SHORT TASK:
Repeat the listing in full, exactly as it stands.

RECORDS SUPPLIED:
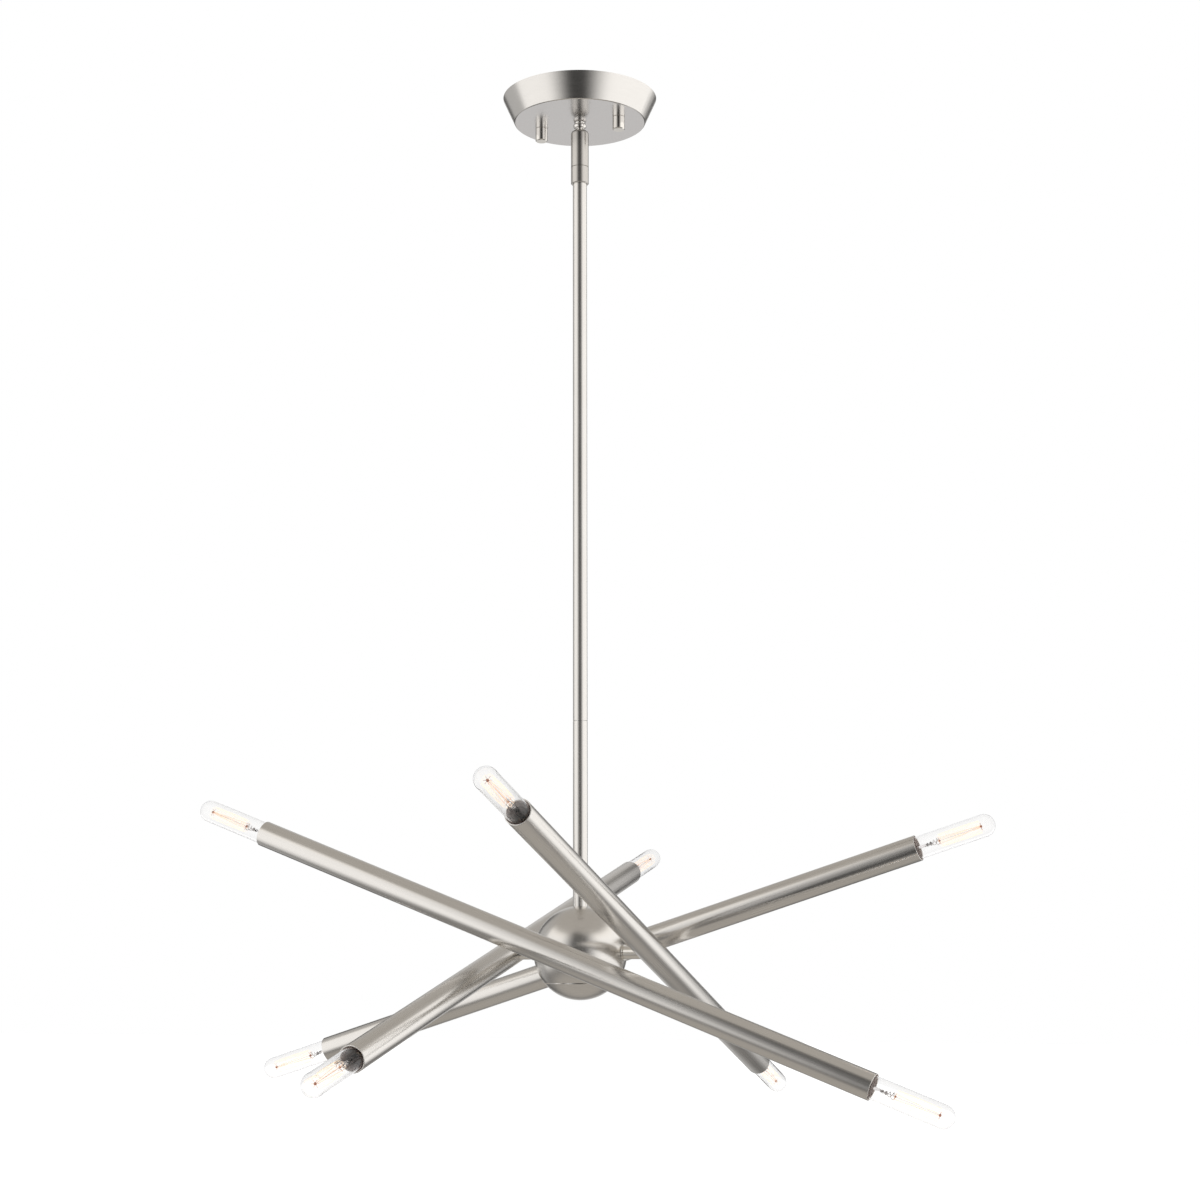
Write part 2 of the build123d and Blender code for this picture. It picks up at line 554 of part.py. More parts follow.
def lamp_socket():
    """Moulded socket body about Z, height 0 being the tube's end."""
    face = -BASE_RIM_DEPTH - LAMP_SOCKET_BELOW_RIM
    floor = SHELL_FLOOR_Z
    bore_r = SHELL_OUTER / 2 + SHELL_SEAT_CLEARANCE
    r = LAMP_SOCKET_DIAMETER / 2
    back = floor - LAMP_SOCKET_FLOOR
    return turned(
        (0, back), (r, back), (r, face), (bore_r, face), (bore_r, floor), (0, floor)
    )


def socket_shell():
    """Brass cup that the bulb's base screws into."""
    face = -BASE_RIM_DEPTH - LAMP_SOCKET_BELOW_RIM
    inner_r = SHELL_OUTER / 2 - SHELL_WALL
    floor = SHELL_FLOOR_Z + SHELL_WALL
    return turned(
        (0, SHELL_FLOOR_Z), (SHELL_OUTER / 2, SHELL_FLOOR_Z), (SHELL_OUTER / 2, face),
        (inner_r, face), (inner_r, floor), (0, floor),
    )


def bulb_base():
    """Metal screw base of a bulb, filled with cement."""
    return ring(BASE_DIAMETER, 0, -BASE_RIM_DEPTH - BASE_LENGTH, -BASE_RIM_DEPTH)


def bulb_glass():
    """Clear tubular glass with a round tip, drawn in to the base's rim."""
    r = BULB_DIAMETER / 2
    inner_r = r - GLASS_WALL
    neck_r = GLASS_NECK_DIAMETER / 2
    neck_bore_r = neck_r - GLASS_WALL
    tip_centre_z = BULB_REACH - r
    floor_z = GLASS_WALL - GLASS_SHOULDER_DEPTH
    glass = Pos(0, 0, tip_centre_z) * Sphere(r)
    glass += turned(
        (0, -BASE_RIM_DEPTH), (neck_r, -BASE_RIM_DEPTH), (r, -GLASS_SHOULDER_DEPTH),
        (r, tip_centre_z), (0, tip_centre_z),
    )
    return glass - turned(
        (0, -BASE_RIM_DEPTH),
        (neck_bore_r, -BASE_RIM_DEPTH),
        (neck_bore_r, floor_z),
        (inner_r, floor_z),
        (inner_r, tip_centre_z),
        (0, tip_centre_z + inner_r),
    )


def upright_bar(width, at, low, high):
    """A slim square bar parallel to Z with its middle at (x, y)."""
    return Pos(at[0], at[1], (low + high) / 2) * Box(width, width, high - low)


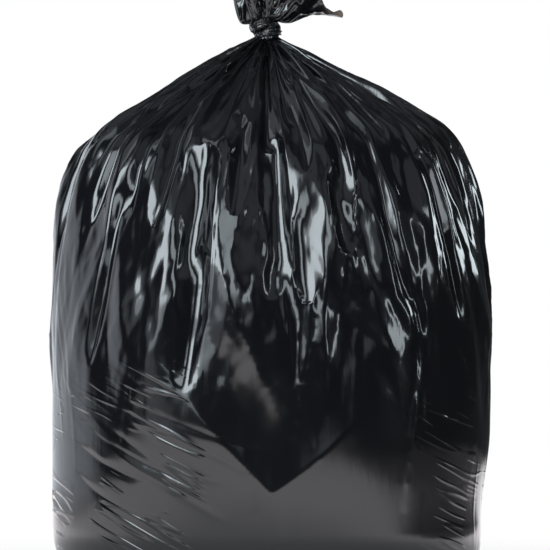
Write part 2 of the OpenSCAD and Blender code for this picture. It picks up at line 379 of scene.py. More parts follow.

TASK RESPONSE:
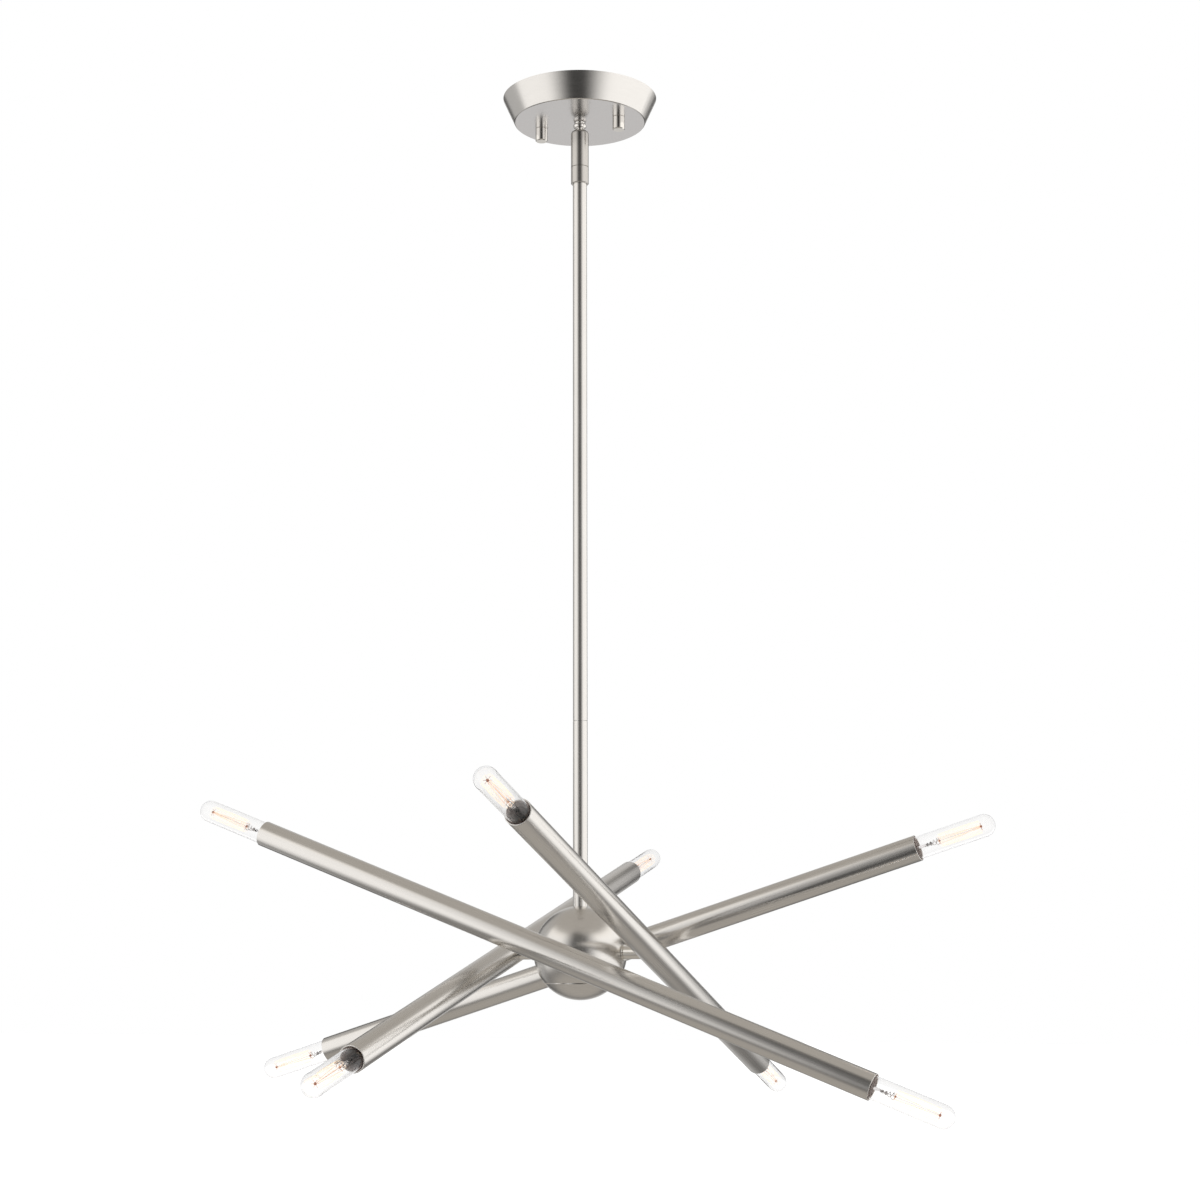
Write part 2 of the build123d and Blender code for this picture. It picks up at line 554 of part.py. More parts follow.
def lamp_socket():
    """Moulded socket body about Z, height 0 being the tube's end."""
    face = -BASE_RIM_DEPTH - LAMP_SOCKET_BELOW_RIM
    floor = SHELL_FLOOR_Z
    bore_r = SHELL_OUTER / 2 + SHELL_SEAT_CLEARANCE
    r = LAMP_SOCKET_DIAMETER / 2
    back = floor - LAMP_SOCKET_FLOOR
    return turned(
        (0, back), (r, back), (r, face), (bore_r, face), (bore_r, floor), (0, floor)
    )


def socket_shell():
    """Brass cup that the bulb's base screws into."""
    face = -BASE_RIM_DEPTH - LAMP_SOCKET_BELOW_RIM
    inner_r = SHELL_OUTER / 2 - SHELL_WALL
    floor = SHELL_FLOOR_Z + SHELL_WALL
    return turned(
        (0, SHELL_FLOOR_Z), (SHELL_OUTER / 2, SHELL_FLOOR_Z), (SHELL_OUTER / 2, face),
        (inner_r, face), (inner_r, floor), (0, floor),
    )


def bulb_base():
    """Metal screw base of a bulb, filled with cement."""
    return ring(BASE_DIAMETER, 0, -BASE_RIM_DEPTH - BASE_LENGTH, -BASE_RIM_DEPTH)


def bulb_glass():
    """Clear tubular glass with a round tip, drawn in to the base's rim."""
    r = BULB_DIAMETER / 2
    inner_r = r - GLASS_WALL
    neck_r = GLASS_NECK_DIAMETER / 2
    neck_bore_r = neck_r - GLASS_WALL
    tip_centre_z = BULB_REACH - r
    floor_z = GLASS_WALL - GLASS_SHOULDER_DEPTH
    glass = Pos(0, 0, tip_centre_z) * Sphere(r)
    glass += turned(
        (0, -BASE_RIM_DEPTH), (neck_r, -BASE_RIM_DEPTH), (r, -GLASS_SHOULDER_DEPTH),
        (r, tip_centre_z), (0, tip_centre_z),
    )
    return glass - turned(
        (0, -BASE_RIM_DEPTH),
        (neck_bore_r, -BASE_RIM_DEPTH),
        (neck_bore_r, floor_z),
        (inner_r, floor_z),
        (inner_r, tip_centre_z),
        (0, tip_centre_z + inner_r),
    )


def upright_bar(width, at, low, high):
    """A slim square bar parallel to Z with its middle at (x, y)."""
    return Pos(at[0], at[1], (low + high) / 2) * Box(width, width, high - low)


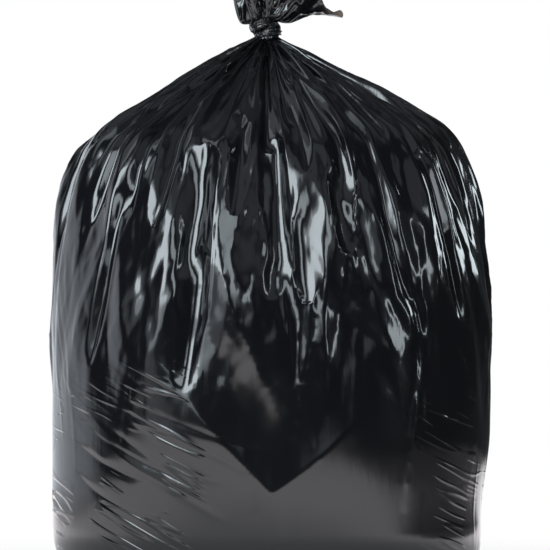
Write part 2 of the OpenSCAD and Blender code for this picture. It picks up at line 379 of scene.py. More parts follow.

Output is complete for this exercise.